Ouray, Colorado was our favorite vacation destination for 10 years. Mesmerized by the sky’s glistening beauty each evening we paused to absorb it’s majesty.  When our granddaughter Elly was two years old she and her parents visited. At nightfall, our little band of family stood together looking up at the sky in stunned silence. Suddenly Elly began singing — “twinkle twinkle little star.”  Only music could express the stirring she felt.  This is one of my fondest memories. The vast sky and an innocent child’s voice singing a nursery rhyme .  Recalling this moment returns me to the experience of great fullness.

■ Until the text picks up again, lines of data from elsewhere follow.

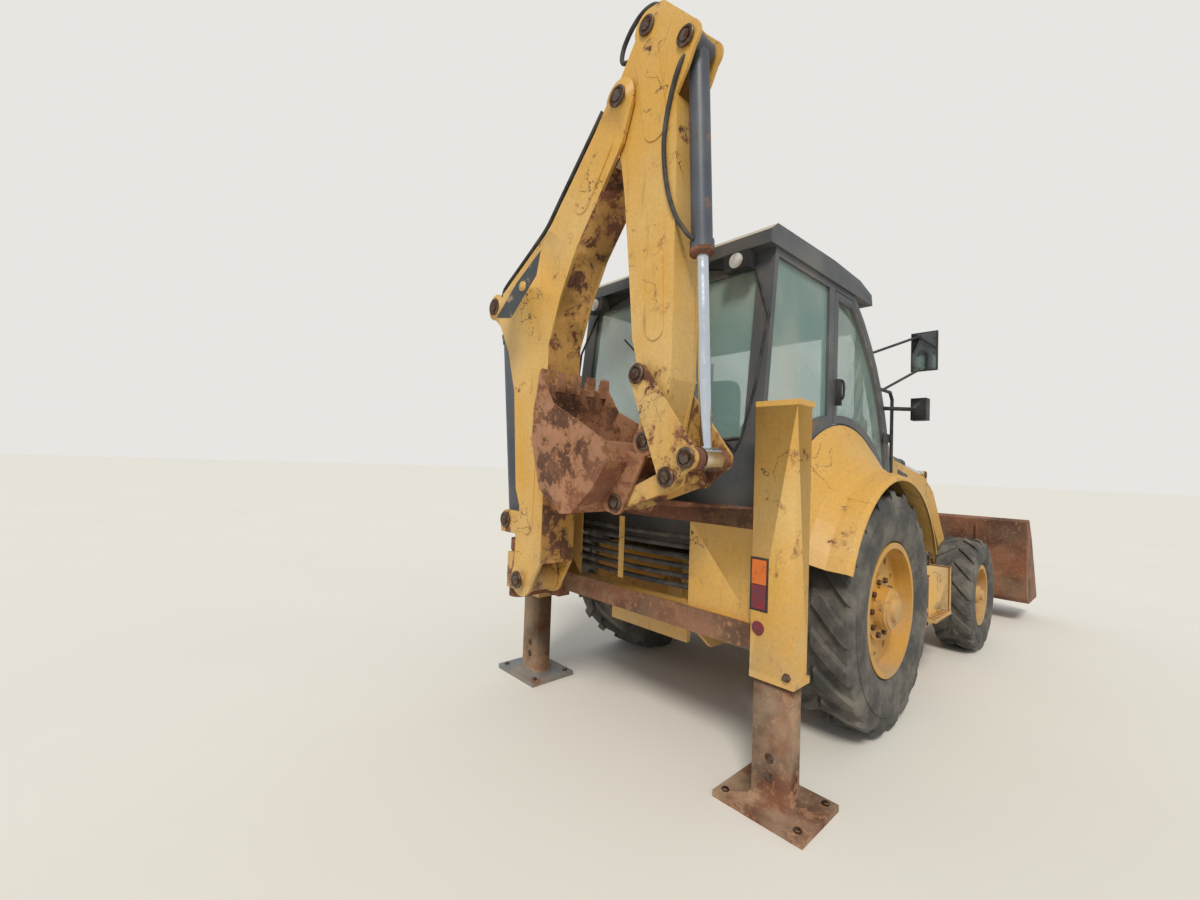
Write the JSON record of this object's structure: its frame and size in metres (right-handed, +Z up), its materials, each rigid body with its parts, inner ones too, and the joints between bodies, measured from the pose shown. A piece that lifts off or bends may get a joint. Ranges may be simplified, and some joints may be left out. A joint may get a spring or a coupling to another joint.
{
  "type": "backhoe loader",
  "caption": "Backhoe loader: wheeled machine with a glazed cab, front loader bucket on two arms, and a folded side-shift hoe behind.",
  "frame": {"origin": "ground level below the middle of the overall length and of the width over the loader bucket, machine parked with stabilisers down", "axes": "+X forward towards the loader bucket, +Y to the machine's left, +Z up"},
  "size_m": [5.82, 2.4, 3.72],
  "materials": {
    "yellow_paint": "satin",
    "grey_paint": "satin",
    "black_paint": "satin",
    "engine_iron": "matte",
    "tyre": "matte",
    "glass": "gloss",
    "rod_chrome": "gloss",
    "black_plastic": "matte",
    "lamp_plastic": "gloss",
    "hose_rubber": "matte",
    "seat_fabric": "matte",
    "exhaust_steel": "satin"
  },
  "bodies": {
    "chassis": {"main_frame": "yellow_paint", "engine_block": "engine_iron", "hood": "yellow_paint", "rear_axle": "yellow_paint", "cab_frame": "grey_paint", "cab_roof": "yellow_paint", "cab_glass": "glass", "fenders": "yellow_paint", "seat": "seat_fabric", "console": "black_plastic", "tanks": "black_paint", "exhaust": "exhaust_steel", "rear_frame": "yellow_paint", "lamps": "lamp_plastic", "mirrors": "black_plastic", "grab_rails": "black_paint", "hose_bundle": "hose_rubber", "front_axle": "yellow_paint"},
    "steer_left_knuckle": {"knuckle_left": "yellow_paint"},
    "steer_right_knuckle": {"knuckle_right": "yellow_paint"},
    "front_wheel_left": {"front_tyre_left": "tyre", "front_rim_left": "yellow_paint"},
    "front_wheel_right": {"front_tyre_right": "tyre", "front_rim_right": "yellow_paint"},
    "rear_wheel_left": {"rear_tyre_left": "tyre", "rear_rim_left": "yellow_paint"},
    "rear_wheel_right": {"rear_tyre_right": "tyre", "rear_rim_right": "yellow_paint"},
    "door_left_body": {"door_left": "grey_paint"},
    "door_right_body": {"door_right": "grey_paint"},
    "arms": {"loader_arms": "yellow_paint"},
    "levers": {"loader_levers": "yellow_paint"},
    "links": {"loader_links": "yellow_paint"},
    "tilt_barrels_body": {"tilt_barrels": "black_paint"},
    "tilt_rods_body": {"tilt_rods": "rod_chrome"},
    "lift_barrels_body": {"lift_barrels": "black_paint"},
    "lift_rods_body": {"lift_rods": "rod_chrome"},
    "loader_bucket_body": {"loader_bucket": "yellow_paint"},
    "carriage_body": {"carriage": "yellow_paint"},
    "kingpost_body": {"kingpost": "yellow_paint"},
    "boom_body": {"boom": "yellow_paint"},
    "boom_barrel_body": {"boom_barrel": "black_paint"},
    "boom_rod_body": {"boom_rod": "rod_chrome"},
    "stick_body": {"stick": "yellow_paint"},
    "stick_barrel_body": {"stick_barrel": "black_paint"},
    "stick_rod_body": {"stick_rod": "rod_chrome"},
    "bucket_barrel_body": {"bucket_barrel": "black_paint"},
    "bucket_rod_body": {"bucket_rod": "rod_chrome"},
    "guide_links_body": {"guide_links": "yellow_paint"},
    "power_link_body": {"power_link": "yellow_paint"},
    "hoe_bucket_body": {"hoe_bucket": "yellow_paint"},
    "leg_left_body": {"leg_left": "yellow_paint"},
    "leg_right_body": {"leg_right": "yellow_paint"}
  },
  "joints": [
    {"name": "rear_wheel_left_spin", "type": "hinge", "parent": "chassis", "child": "rear_wheel_left", "pos_m": [-1.21, 0.85, 0.7], "axis": [0, 1, 0], "continuous": true},
    {"name": "steer_left", "type": "hinge", "parent": "chassis", "child": "steer_left_knuckle", "pos_m": [0.95, 0.7, 0.475], "axis": [0, 0, 1], "range_deg": [-35, 35]},
    {"name": "front_wheel_left_spin", "type": "hinge", "parent": "steer_left_knuckle", "child": "front_wheel_left", "pos_m": [0.95, 0.93, 0.475], "axis": [0, 1, 0], "continuous": true},
    {"name": "door_left_hinge", "type": "hinge", "parent": "chassis", "child": "door_left_body", "pos_m": [-0.362, 0.742, 1.365], "axis": [0, 0, -1], "range_deg": [0, 80]},
    {"name": "leg_left_lift", "type": "slide", "parent": "chassis", "child": "leg_left_body", "axis": [0, 0, 1], "range_m": [0, 0.5]},
    {"name": "rear_wheel_right_spin", "type": "hinge", "parent": "chassis", "child": "rear_wheel_right", "pos_m": [-1.21, -0.85, 0.7], "axis": [0, 1, 0], "continuous": true},
    {"name": "steer_right", "type": "hinge", "parent": "chassis", "child": "steer_right_knuckle", "pos_m": [0.95, -0.7, 0.475], "axis": [0, 0, 1], "range_deg": [-35, 35]},
    {"name": "front_wheel_right_spin", "type": "hinge", "parent": "steer_right_knuckle", "child": "front_wheel_right", "pos_m": [0.95, -0.93, 0.475], "axis": [0, 1, 0], "continuous": true},
    {"name": "door_right_hinge", "type": "hinge", "parent": "chassis", "child": "door_right_body", "pos_m": [-0.362, -0.742, 1.365], "axis": [0, 0, 1], "range_deg": [0, 80]},
    {"name": "leg_right_lift", "type": "slide", "parent": "chassis", "child": "leg_right_body", "axis": [0, 0, 1], "range_m": [0, 0.5]},
    {"name": "lift", "type": "hinge", "parent": "chassis", "child": "arms", "pos_m": [-0.15, 0, 1.56], "axis": [0, -1, 0], "range_deg": [-4, 75]},
    {"name": "loader_dump", "type": "hinge", "parent": "arms", "child": "loader_bucket_body", "pos_m": [2.12, 0, 0.33], "axis": [0, 1, 0], "range_deg": [-37, 80]},
    {"name": "lever_turn", "type": "hinge", "parent": "arms", "child": "levers", "pos_m": [1.61, 0, 0.96], "axis": [0, -1, 0], "range_deg": [-23.69, 51]},
    {"name": "link_turn", "type": "hinge", "parent": "levers", "child": "links", "pos_m": [1.53, 0, 0.548], "axis": [0, -1, 0], "range_deg": [-57.32, 26.62]},
    {"name": "tilt_barrel_turn", "type": "hinge", "parent": "arms", "child": "tilt_barrels_body", "pos_m": [0.03, 0, 1.7], "axis": [0, -1, 0], "range_deg": [-16.6, 7.79]},
    {"name": "tilt_rod_slide", "type": "slide", "parent": "tilt_barrels_body", "child": "tilt_rods_body", "axis": [0.9907, 0, -0.1357], "range_m": [-0.2897, 0.1351]},
    {"name": "lift_barrel_turn", "type": "hinge", "parent": "chassis", "child": "lift_barrels_body", "pos_m": [-0.09, 0, 0.7], "axis": [0, -1, 0], "range_deg": [-2.86, 50.08]},
    {"name": "lift_rod_slide", "type": "slide", "parent": "lift_barrels_body", "child": "lift_rods_body", "axis": [0.9378, 0, 0.3472], "range_m": [-0.0464, 0.8343]},
    {"name": "side_shift", "type": "slide", "parent": "chassis", "child": "carriage_body", "axis": [0, -1, 0], "range_m": [0, 1.2]},
    {"name": "swing", "type": "hinge", "parent": "carriage_body", "child": "kingpost_body", "pos_m": [-2.66, 0.675, 0.85], "axis": [0, 0, -1], "range_deg": [0, 180]},
    {"name": "boom_turn", "type": "hinge", "parent": "kingpost_body", "child": "boom_body", "pos_m": [-2.66, 0.48, 0.79], "axis": [1, 0, 0], "range_deg": [0, 115]},
    {"name": "stick_turn", "type": "hinge", "parent": "boom_body", "child": "stick_body", "pos_m": [-2.66, -0.225, 3.345], "axis": [-1, 0, 0], "range_deg": [0, 130]},
    {"name": "hoe_curl", "type": "hinge", "parent": "stick_body", "child": "hoe_bucket_body", "pos_m": [-2.66, -0.465, 1.6], "axis": [-1, 0, 0], "range_deg": [0, 140]},
    {"name": "boom_barrel_turn", "type": "hinge", "parent": "kingpost_body", "child": "boom_barrel_body", "pos_m": [-2.66, 0.71, 1.12], "axis": [1, 0, 0], "range_deg": [-0.2, 119.24]},
    {"name": "boom_rod_slide", "type": "slide", "parent": "boom_barrel_body", "child": "boom_rod_body", "axis": [0, 0.1324, 0.9912], "range_m": [-0.002, 0.6915]},
    {"name": "stick_barrel_turn", "type": "hinge", "parent": "boom_body", "child": "stick_barrel_body", "pos_m": [-2.66, 0.58, 2.57], "axis": [-1, 0, 0], "range_deg": [-0.2, 8.02]},
    {"name": "stick_rod_slide", "type": "slide", "parent": "stick_barrel_body", "child": "stick_rod_body", "axis": [0, -0.6695, 0.7428], "range_m": [-0.5915, 0.002]},
    {"name": "guide_turn", "type": "hinge", "parent": "stick_body", "child": "guide_links_body", "pos_m": [-2.66, -0.43, 1.91], "axis": [-1, 0, 0], "range_deg": [-0.2, 86.02]},
    {"name": "power_link_turn", "type": "hinge", "parent": "guide_links_body", "child": "power_link_body", "pos_m": [-2.66, -0.625, 1.44], "axis": [-1, 0, 0], "range_deg": [-37.47, 0.2]},
    {"name": "bucket_barrel_turn", "type": "hinge", "parent": "stick_body", "child": "bucket_barrel_body", "pos_m": [-2.66, -0.625, 3.43], "axis": [-1, 0, 0], "range_deg": [-0.2, 7]},
    {"name": "bucket_rod_slide", "type": "slide", "parent": "bucket_barrel_body", "child": "bucket_rod_body", "axis": [0, -0.055, -0.9985], "range_m": [-0.6425, 0.002]}
  ],
  "couplings": [
    {"joint": "steer_right", "follows": "steer_left", "ratio": 1},
    {"joint": "lever_turn", "follows": "loader_dump", "ratio": 0.6225},
    {"joint": "link_turn", "follows": "loader_dump", "ratio": -0.7},
    {"joint": "tilt_barrel_turn", "follows": "loader_dump", "ratio": -0.201},
    {"joint": "tilt_rod_slide", "follows": "loader_dump", "m_per_rad": -0.202},
    {"joint": "lift_barrel_turn", "follows": "lift", "ratio": 0.652},
    {"joint": "lift_rod_slide", "follows": "lift", "m_per_rad": 0.6234},
    {"joint": "boom_barrel_turn", "follows": "boom_turn", "ratio": 1.0148},
    {"joint": "boom_rod_slide", "follows": "boom_turn", "m_per_rad": 0.3368},
    {"joint": "stick_barrel_turn", "follows": "stick_turn", "ratio": 0.059},
    {"joint": "stick_rod_slide", "follows": "stick_turn", "m_per_rad": -0.2547},
    {"joint": "guide_turn", "follows": "hoe_curl", "ratio": 0.601},
    {"joint": "power_link_turn", "follows": "hoe_curl", "ratio": -0.261},
    {"joint": "bucket_barrel_turn", "follows": "hoe_curl", "ratio": 0.0476},
    {"joint": "bucket_rod_slide", "follows": "hoe_curl", "m_per_rad": -0.257}
  ]
}
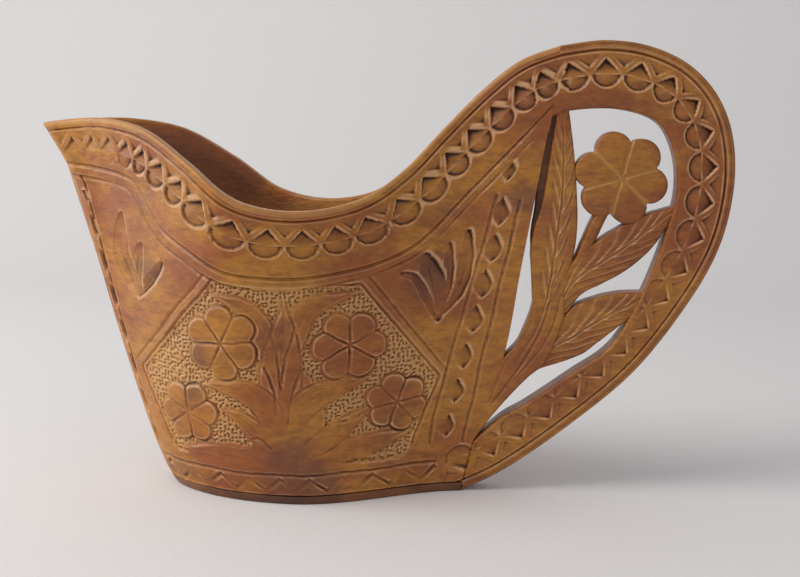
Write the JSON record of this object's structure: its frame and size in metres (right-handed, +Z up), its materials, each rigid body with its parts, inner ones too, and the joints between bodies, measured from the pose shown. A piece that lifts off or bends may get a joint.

When the night sky is visible my complaints and pettiness disappear. I feel the eyes of the great mystery looking back at me. And I know that I am part of a bigger story not separate but a sister star living her own life.  Similarly on nights when Don and I fall asleep gazing into each others eyes I settle into a great fullness.

I would love to hear what brings a sense of great fullness to you. I know I’m not the only one who feels awe on starry nights.  According to a BBC article of January 2011 dark sky tourism is a small but growing trend.  People are actually planning trips to see the night sky.

This desire of mine is deeper than a fanciful longing. We need darkness to tell our busy brains to turn off.  Dark and light cycles return us to the natural rhythms of life.  Scientists tell us that they are required for mental and  physical health.

A few years ago I spent the entire night watching stars at the Kitt Peak Observatory in Az. My friend, Donna and I were guided by Jason, a young astronomer.  He showed us star nurseries, comets and things that defy description. For days after that I experience people as unfolding mysteries … Not things called people but a mysterious process.  I wish I could say the effect lasted, but it didn’t.  Maybe if I could look up at the stars on a regular basis I would remember the mystery of you and me.

But when I don’t see the stars, how can I remember that we all started as stardust.


Photo by Forest Wander

12 thoughts on “Great Fullness”

  1. What a sweet story of your granddaughter! I also love the travel group that plans trips around the starry nights. Sign me up!!!

    Pondering fullness and loving the journey. Thanks for the ride…

    Love, Lisa

  2. This auspcious blue moon has me in wonder and in deeper awareness. For I’m told everything is magnified on this day. What then, am I asking for, minute to minute? I wish I took this much care every second of my life. I too, miss the deep connection to nature. I too, have been blessed to have seen the sky without artificial light. The vastness of it shrinks my pettiness, it puts my “problems” in perspective and somehow, though the not-knowing is often unsettling, under that grand canopy the not-knowing is the greatest gift of mystery, imagination & faith. Thank you nancy for this opportunity to ponder:)

  3. Beautiful . . . just beautiful. Actually reading your words in this moment fills my heart. I, too, have missed the starry sky and the gazing into the sweet mysteries of the universe.

  4. Oh, my stars! Lovely writing, Nancy! One of my favorite childhood memories is being able to sleep outside with my brothers under a canopy of stars shining like millions of night lights. For a “city” kid from Joliet, a rare visit to my father’s house in then rural Oswego held many delights, none more precious than sleeping bags, what snacks we could pilfer from under the watchful eye of our step-mother, and the thrill of looking at the stars….I think I’ll call my brothers now!

    As always, thank you Nancy, for being a star!

    Love, Anna

  5. Love the story about your granddaughter and it brought back memories of my own childhood. When I was young my Mom and Dad would pack us 6 kids into the car with a camper in tow and we would head up to Ludington ,Michigan to the state park. After the campfire and endless somores my Dad would take us kids out of the park to the beach on Lake Michigan and Ill never forget the first time stepping out of the car and looking up at the sky. There were millions of stars it was as though you could reach up and touch them. I get a great fullness when we go back to Ludington cause it reminds me of my Dad and the great beautiful things he showed me. When are children were young John and I took them to the same exact spot and they too had the same reaction and were so excited to see such beauty. Now as Adults they too have traveled to the same spot in Ludington for the same reason and that brings fullness to my heart. Patti

  6. Thanks for sharing your experience. Sounds beautiful. Reminds me of seeing “The Universe” exhibition a few weeks ago.

  7. Karen, then you know what I mean about the stars. It does shrink the importance of problems and lets me feel held in the palm of the Great Mystery!

  8. Patti, beautiful! It is a fullness that stays with us for a lifetime. I love the way being in nature can be passed from generation to generation. These are events that we never forget. Thanks for adding your stories to mine.

  9. Anna, I was right there with you in your recollection. Hidden snacks. Stars glowing. Out of the watchful parental gaze. Childhood memories. Touching. Thanks, Nancy

  10. Mary, I think many of us are longing for a full night sky. Once I wrote this other women told be of sadness and desire to be under the stars. We are all part of a much bigger story and when I see the star I recall that. Thanks for your words.